The one aspect that edges the Empower app vs Mint is the lack of adverts. It’s hard to fault Mint for this really, given that’s how they make money. But by not having the ads, Empower is less cluttered, and more of a joy to navigate as a consequence.
Fees and Costs
Mint is completely free. The price you pay is the personalized recommendations and adverts.
Empower is free unless you want to use wealth management and investment services. If so, you’re charged a percentage annual management fee that goes down the larger your portfolio is.

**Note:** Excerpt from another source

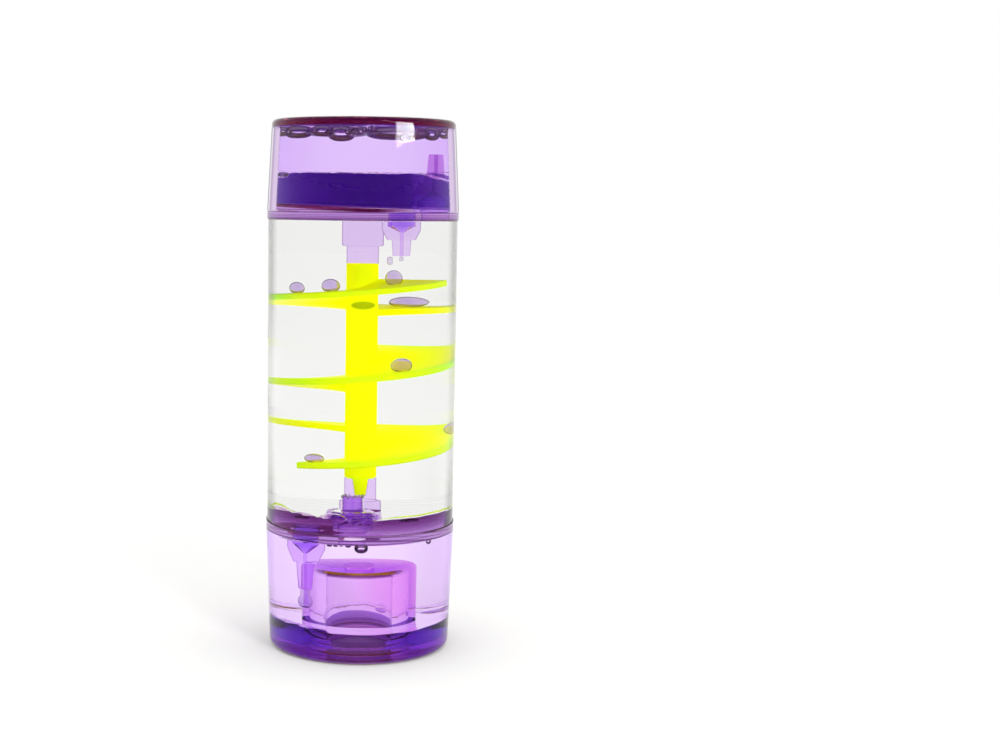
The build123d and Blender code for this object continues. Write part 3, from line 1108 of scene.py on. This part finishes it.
glimmer = floor_finish.between(seen, (0.0, 0.0, 0.0, 1.0), white)
glow = floor_finish.add("ShaderNodeEmission", None, {"Color": glimmer, "Strength": 0.07})
floor_data.materials.append(
    floor_finish.close(
        floor_finish.add("ShaderNodeAddShader", None, {0: matt, 1: glow["Emission"]})["Shader"]
    )
)

# Light
world = bpy.data.worlds.new("studio")
bpy.context.scene.world = world
sky = Finish(world)
toward = sky.add("ShaderNodeTexCoord")["Generated"]
up = sky.add("ShaderNodeSeparateXYZ", None, {"Vector": toward})["Z"]
path = sky.add("ShaderNodeLightPath")
open_side = path["Is Camera Ray"].larger(path["Is Diffuse Ray"])
room = sky.between(up.rise(0.35, 0.8), white, (0.55, 0.55, 0.55, 1.0))
seen = sky.between(open_side, room, white)
sky.close(sky.add("ShaderNodeBackground", None, {"Color": seen, "Strength": 1.0})["Background"])


def soft_lamp(name, place, target, size, power, through):
    data = bpy.data.lights.new(name, "AREA")
    data.shape = "RECTANGLE"
    data.size, data.size_y = size
    data.energy = power
    made = bpy.data.objects.new(name, data)
    made.location = place
    made.rotation_mode = "QUATERNION"
    made.rotation_quaternion = (Vector(target) - Vector(place)).to_track_quat("-Z", "Y")
    made.visible_camera = False
    made.visible_transmission = through
    bpy.context.scene.collection.objects.link(made)
    return made


soft_lamp("window", (0.35, -0.62, 0.42), (0.0, 0.0, 0.1), (0.16, 0.2), 1.6, False)
strip = soft_lamp("strip", (0.545, -0.431, 0.2325), (0.0, 0.0, 0.13), (0.3, 0.027), 2.9, False)
strip.visible_diffuse = False

# Camera
camera_height = 0.1205
camera_distance = 0.42568
camera_pitch = radians(7.284)
camera_roll = radians(0.606)
camera_lens = 57.63
camera_shift = (0.1389, 0.025)
forward = Vector((0.0, cos(camera_pitch), -sin(camera_pitch)))
level = Vector((1.0, 0.0, 0.0))
upward = level.cross(forward)
right = level * cos(camera_roll) + upward * sin(camera_roll)
above = upward * cos(camera_roll) - level * sin(camera_roll)
camera_data = bpy.data.cameras.new("camera")
camera_data.lens = camera_lens
camera_data.sensor_width = 36.0
camera_data.shift_x, camera_data.shift_y = camera_shift
camera_data.clip_start = 0.01
camera_data.clip_end = 20.0
camera = bpy.data.objects.new("camera", camera_data)
camera.matrix_world = Matrix.Translation((0.0, -camera_distance, camera_height)) @ Matrix(
    (right, above, -forward)
).transposed().to_4x4()
bpy.context.scene.collection.objects.link(camera)
bpy.context.scene.camera = camera

scene = bpy.context.scene
scene.view_settings.view_transform = "Standard"
scene.cycles.max_bounces = 40
scene.cycles.transmission_bounces = 36
scene.cycles.glossy_bounces = 10
scene.cycles.diffuse_bounces = 5
scene.cycles.transparent_max_bounces = 24
scene.cycles.sample_clamp_indirect = 4.0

Portfolio size | Annual management fee |
Up to $1 million | 0.89% |
$1-$3 million | 0.79% |
$3-$5 million | 0.69% |
$5-10 million | 0.59% |
$10 million + | 0.49% |
Empower vs Mint: Pros & Cons
So, is Empower better than Mint? Let’s take a quick look at the pros and cons.
Mint
Pros
- Detailed automatic budgeting
- Recommendations to save on personal finance products
- Always free to use
Cons
- Lacks investment advice
- Ads clutter interface
- Thin on customer service
Empower
Pros
- Excellent investment tools for free
- Project long-term savings scenarios
- Option for paid advice
Cons
- Basic budgeting features
- Bill reminders don’t support utilities
Use Both Mint and Empower
Should you use both Mint and Empower? It should be fairly obvious by now that combining the strengths of Mint’s daily budgeting with Empower’s investment tools would give you a powerful suite of financial management tools.
Yes, using one for budgeting and one for investment is a little inconvenient, but you are getting both for free!
Conclusion
If you’re deciding between Mint or Empower, it comes down to whether you need more help with day-to-day spending or long-term planning. For the best overview – and fullest control of your finances – you should use both Mint and Empower together.
Otherwise, it’s worth looking into Mint alternatives – particularly paid Mint alternatives – to find a single package that’s strong in both areas.